Note: If I add other juices or liquids, it will vary the 3-1 ratio of vinegar to oil as in this recipe that includes orange juice.
BLUE CHEESE DRESSING
I love blue cheese dressing! I eat it as a dip with fresh vegetable crudites, as a dip for celery and hot wings and as a salad dressing. It is great served on a wedge of iceberg or romaine lettuce topped with chopped tomatoes, green onions and chopped bacon.
- ¼ cup crumbled Maytag or other type blue cheese
- ¾ cups mayonnaise
- ¾ cups sour cream or yogurt
- 1 tablespoon fresh lemon juice
- 1 teaspoon Worcestershire sauce
- dash cayenne pepper
- ½ teaspoon garlic powder
- kosher salt and freshly ground pepper
Pulse the first 7 ingredients in a food processor and then season to taste with salt and pepper.
Note: Sometimes I substitute vinegar for the lemon juice. I always use Best Foods mayonnaise! If using yogurt, you will need to add some sweetener such as honey, agave or sugar. Just a teaspoon or so should do it depending on the tartness of your yogurt.
My favorite salad is a Caesar salad. It’s not always a standard Caesar in my house. Sometimes I make it with grilled romaine, or with white Cheddar instead of Parmesan, or with pine nuts and sundried tomatoes, or with fried polenta croutons. But, whatever version I make, it always has this dressing from my good friend Shelly!
- 1 teaspoon dijon mustard
- 1 egg, coddled (cooked in shell in boiling water for 45 seconds)
- 2 garlic cloves
- 3 tablespoons fresh lemon juice
- ¼ c olive oil
- 4 anchovies, rinsed and patted dry and chopped (I use white anchovies)
- ½ c freshly grated parmesan
Mix the first 6 ingredients together in a blender. Add just enough parmesan to make the correct thickness and consistency.

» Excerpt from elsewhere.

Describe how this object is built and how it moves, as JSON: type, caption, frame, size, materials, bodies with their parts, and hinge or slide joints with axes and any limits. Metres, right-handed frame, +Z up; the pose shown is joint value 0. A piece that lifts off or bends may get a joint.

Use these recipes as outlines for your salad dressings and add your own creativity to them. Feel free to experiment with alternatives such as other herbs, seasonings, citrus, vinegars, etc. If you’re cooking a Mediterranean meal, add some cumin & coriander, if you’re cooking French, maybe some fresh tarragon. Check to see what is in your garden, pantry or fridge and alter the dressings accordingly. Have fun with it and let me know what creative dressings you have discovered!